You might be interested to know that an African friend of my son (from a well-developed and wealthy country there) visited New York for the first time some weeks back – prior to the election. He is, apparently, not very worldy-wise, and had few of the pre-conceptions Europeans have about the US. He loved New York in every way. However, when he came back he commented that, judging purely by the folk he met, if Mitt Romney won the election he wouldn’t visit the US again during his presidency. Interesting? He was clearly made to feel fearful it seems?
Well you hit on something there Linda, I don’t just write for Americans. I am American, yes, and many of my readers are from the States but I also have a lot of readers from Canada, the UK, Germany and even India. That’s the great thing about bloggers is that our audience is worldwide and it doesn’t matter where we live.
And blogs have to walk a fine line. People don’t need my site to figure out what to do in London. That’s been covered many, many times. They read because they hopefully like me and my travel style, and that’s the difference and value that bloggers bring to the travel realm.
Thanks for this Matt. For many of us, it’s obvious the media plays a huge role in how we view the world. Not just in travel but in politics, religion, culture, and various aspects of life. I’ve been hesitant to say I am a travel blogger because there still doesn’t seem to be a lot of credibility with that title. However, you make a good point for doing so.
Thankfully those of us who travel see that the world around us isn’t confined to media warnings and hidden agendas.
Embrace the blogger moniker! By showing we’re not living in our parent’s basements and do in fact have well rounded (sort of) lives, we can dispel these misconceptions.
Great post Matt. Very true and very timely.
I still remember my grandmother’s expression when I told her I was going to Japan in 2002. “Why would you want to go there after what they did in World War 2?”
My mom wouldn’t let me learn German in high school because her dad was in WWII. LOL
You raised some interesting points Matt. I definitely agree that fear holds a lot of people back. Keeping a prejudice is a lot more comfortable than working to overcome it and grow as a person. Members of my family have had some bad experiences in Mexico, and while those things could have happened anywhere, it’s definitely influenced my desire to visit. I would love to visit Jordan one day, and a few other places in the Middle East too.
I love this post, Matt, and am so glad you wrote it. You made a lot of great points, it’s well done and I believe it needed to be said.

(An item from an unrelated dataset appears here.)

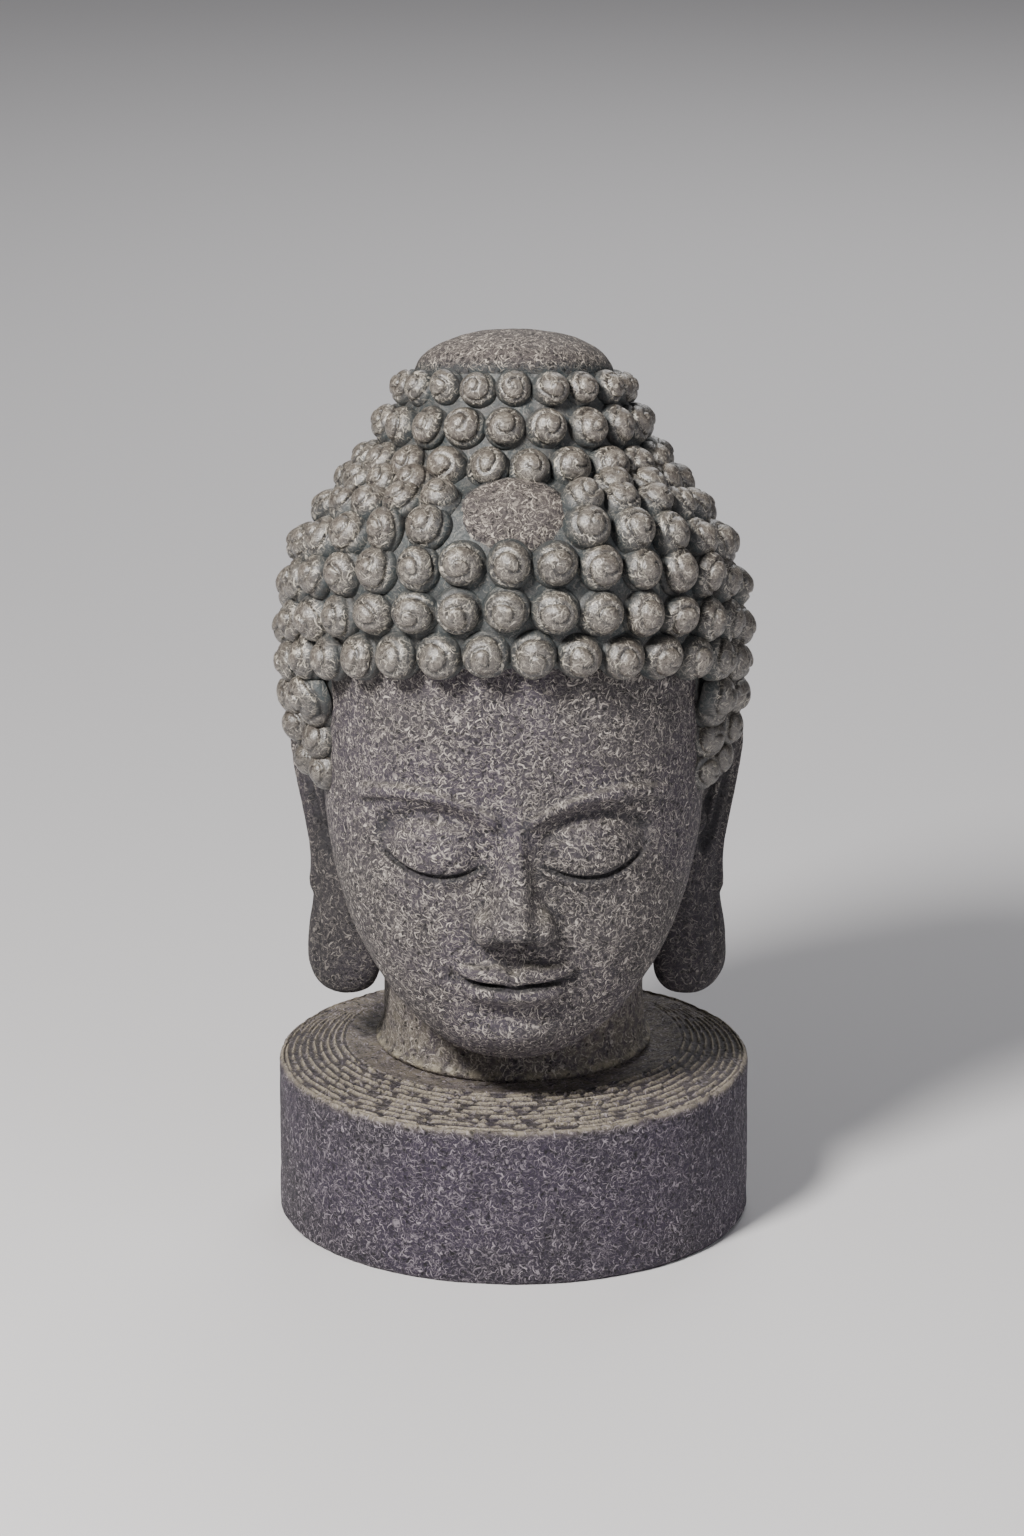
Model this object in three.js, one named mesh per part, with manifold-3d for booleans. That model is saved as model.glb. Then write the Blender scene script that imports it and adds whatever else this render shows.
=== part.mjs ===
// Carved stone head with snail-shell curls, long ears and a short neck, standing on a round
// stone plinth. Millimetres, +Z up, face towards -Y, +X on the right of someone facing it. The
// origin is the centre of the plinth's underside.
import * as THREE from 'three';
import { mergeVertices } from 'three/addons/utils/BufferGeometryUtils.js';
import Module from 'manifold-3d';

const wasm = await Module();
wasm.setup();

// ---- driving dimensions ----------------------------------------------------------------

const PLINTH_RADIUS = 51.5;
const PLINTH_HEIGHT = 35;
const PLINTH_RIM = 1.8;
const PLINTH_FOOT = 0.8;
const PLINTH_SIDES = 44;

const NECK_RADIUS = 28.4;
const NECK_FOOT_FLARE = 1.1;
const NECK_AXIS_Y = 12.2;
const NECK_LEAN = -4;
const NECK_SIDES = 30;
const NECK_LEVELS = 6;

// The face is laid out by the classical canon: three equal thirds from hairline to chin, and
// a width of five eyes.
const HAIRLINE_Z = 134;
const CHIN_Z = 46;
const FACE_HALF_WIDTH = 40;
const FACE_THIRD = (HAIRLINE_Z - CHIN_Z) / 3;
const BROW_Z = HAIRLINE_Z - FACE_THIRD;
const NOSE_BASE_Z = BROW_Z - FACE_THIRD;
const EYE_WIDTH = (2 * FACE_HALF_WIDTH) / 5;
const EYE_Z = BROW_Z - FACE_THIRD / 3;
const MOUTH_Z = NOSE_BASE_Z - FACE_THIRD / 3;
const CHEEK_Z = 106;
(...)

I felt the same way about the Middle East (including Syria) and then, I went and said–wow. It was fantastic. I’d go back in a minute and someday, when Syria has recovered and is rebuilt, I will return.
I believe I’d been indoctrinated, etc. into fearing that part of the world, just as so many other had been. Fortunately, many of my ESL students are Middle Eastern. The more I got to know them, the more I wanted to see their countries and be exposed to more of their cultures.
I love what you said re: being ‘a kind of citizen ambassador to try to dispel unfair myths and rumors about the world around us.’ I relate to that and try to do it whenever I can. Thanks for writing this important piece. I truly enjoyed reading it.
Wow Lisa, thank you so very much for the praise, I really do appreciate it. Nice to know it resonated with so many folks :)
On our first visit to Central America, my wife and I were a bit leery at first…then we loved it, and we ended up arranging our affairs so that we could live in Nicaragua for a year–one of the highlights of our lives! So many of our acquaintances were ‘AFRAID’ for us–and ignorant: “Now, where in Africa IS Nicaragua?” <-We actually heard that! Your post, even pre-caffeinated is a good reminder of the power of personal experience in telling the 'truth' about travel and 'elsewhere.' I'm glad I came across it…Happy travels!
I found the same thing. I fell in love with travel in the middle east, and Asia, and really everywhere. I found that there are really very few places that I don’t like visiting. Many places in the US have become bland and unimaginative and so “safe” it’s not fun. I love the adventure of traveling some place new. I’ve been to your list of places where American’s desire to travel… Sad that people continue to go back to Hawaii year after year when they could at least mix it up with a trip to PR or CR. I’m now getting to the level where I’m ok with it. Let’s let the American’s travel to these very predictable places, and save the rest of the world more untouched. Let the places that I want to go stay unbroken by what happens when a place gets discovered. It wouldn’t have been the same to go to Lalibela if it was full of tourists. My last trip to India had a great example of that. The Taj Mahal is so overdone with tourism. I would have preferred to have seen it like the Rat temple and not visa versa. Things that are undiscovered can get messed up. One day I do think their eyes will be opened… maybe.
Your article resonates with me on several levels. Several years ago I moved from Canada to Mexico. Last year I was on a trip to Cambodia and Laos. Also on the trip was another Canadian whose first words to me when she found out where I lived were “Oh, I would never go to Mexico. It is far too dangerous”. OK, don’t listen to a person who actually lives in Mexico. Believe the media instead. I didn’t say I was going visit Tijuana in the middle of the night by myself to engage in illicit activities. My neighbours, all Mexican, have gone out of their way to be helpful and friendly even when communicating is somewhat hampered by my abysmal español. No one has been shot or killed or robbed. In my previous home of Toronto, my house was broken into and I was mugged by a woman obviously high on something within a half a block of my downtown condo. Life in central Mexico has been downright peaceful and pleasant in comparison. Bad things happen everywhere, even in the United States and Canada. To avoid this country or the Middle East because of the evening news is to really short-change oneself out of having a wonderful trip and meeting some really interesting people.
I couldn’t agree more. It’s important to be safe, no question there, but don’t limit yourself to just a small swathe of the planet either.
A thought provoking read, thanks! It’s a shame people are scared off by media coverage etc, and I really feel bloggers can work to change people’s perceptions of these countries.